Kill Process

题目描述：

Given n processes, each process has a unique PID (process id) and its PPID (parent process id).

Each process only has one parent process, but may have one or more children processes. This is just like a tree structure. Only one process has PPID that is 0, which means this process has no parent process. All the PIDs will be distinct positive integers.

We use two list of integers to represent a list of processes, where the first list contains PID for each process and the second list contains the corresponding PPID.

Now given the two lists, and a PID representing a process you want to kill, return a list of PIDs of processes that will be killed in the end. You should assume that when a process is killed, all its children processes will be killed.
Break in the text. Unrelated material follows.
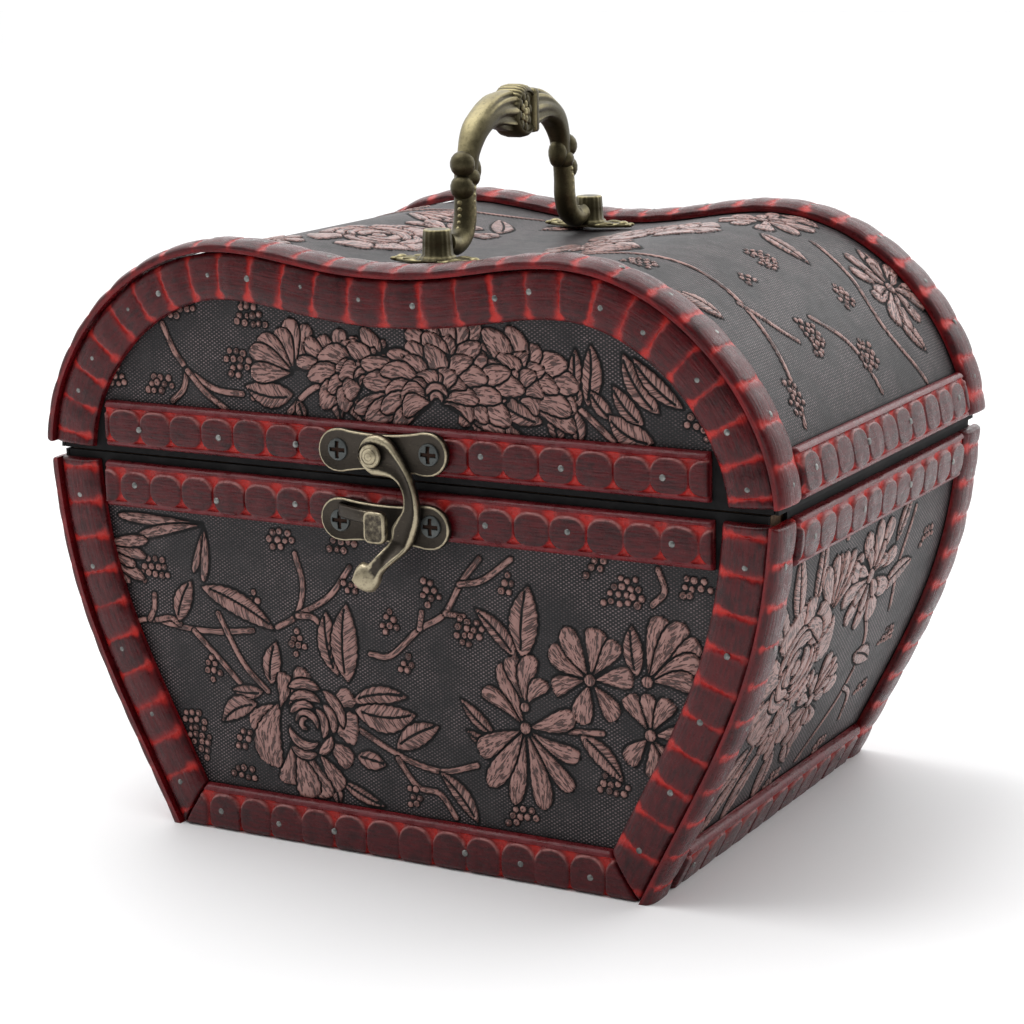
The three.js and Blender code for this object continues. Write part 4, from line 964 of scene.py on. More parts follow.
def uneven(start, stop, fine_from, fine_to, fine, coarse=2.5):
    """Places from start to stop, close together between two of them and far apart outside."""
    def span(p, q, pitch):
        return np.linspace(p, q, max(2, int(math.ceil(abs(q - p) / pitch)) + 1))

    parts = [span(start, fine_from, coarse)[:-1], span(fine_from, fine_to, fine)]
    if stop > fine_to:
        parts.append(span(fine_to, stop, coarse)[1:])
    return np.concatenate(parts)


def on_both_sides(nodes, body, rows, columns, sheet_place, world_on, spray, fade, first_seed, material):
    """Two like sheets on opposite sides of the box. world_on(side) gives the places on one of them."""
    for i, (side, node) in enumerate(zip((1, -1), nodes)):
        covering_piece(node, body, rows, columns, sheet_place, world_on(side), spray, fade,
                       first_seed + i, material)


def on_front_or_back(side):
    def world(a, b, out):
        return side * a, side * (COVER_FACE - out), b
    return world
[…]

No order is required for the final answer.

Example 1:

Input: pid =  [1, 3, 10, 5]ppid = [3, 0, 5, 3]kill = 5Output: [5,10]Explanation:            3         /   \        1     5             /            10Kill 5 will also kill 10.

Note:

1. The given kill id is guaranteed to be one of the given PIDs.
2. n >= 1.

思路：

第一步，建立一个哈希表，哈希表的关键字是ppid里的元素，哈希表的值是以ppid中元素为父线程的线程。

第二步，建立一个队列，队列中存放将要kill的线程，假设pp是队列中的首元素，那么将其弹出，加入到最终结果中，

              并将以pp为父线程的线程加入队列，直到队列为空。

代码：

class Solution {
public:
    vector<int> killProcess(vector<int>& pid, vector<int>& ppid, int kill) {
        vector<int> res;
        deque<int> killing;
        unordered_map<int,vector<int>> hash;
        for (int i=0; i<ppid.size(); ++i)
            hash[ppid[i]].push_back(pid[i]);
        
        killing.push_back(kill);
        while(!killing.empty())
        {
            int pp=killing.front();
            res.push_back(pp);
            killing.pop_front();
            for (int i=0; i<hash[pp].size(); ++i)
                killing.push_back(hash[pp][i]);
        }
        return res;
    }
    
};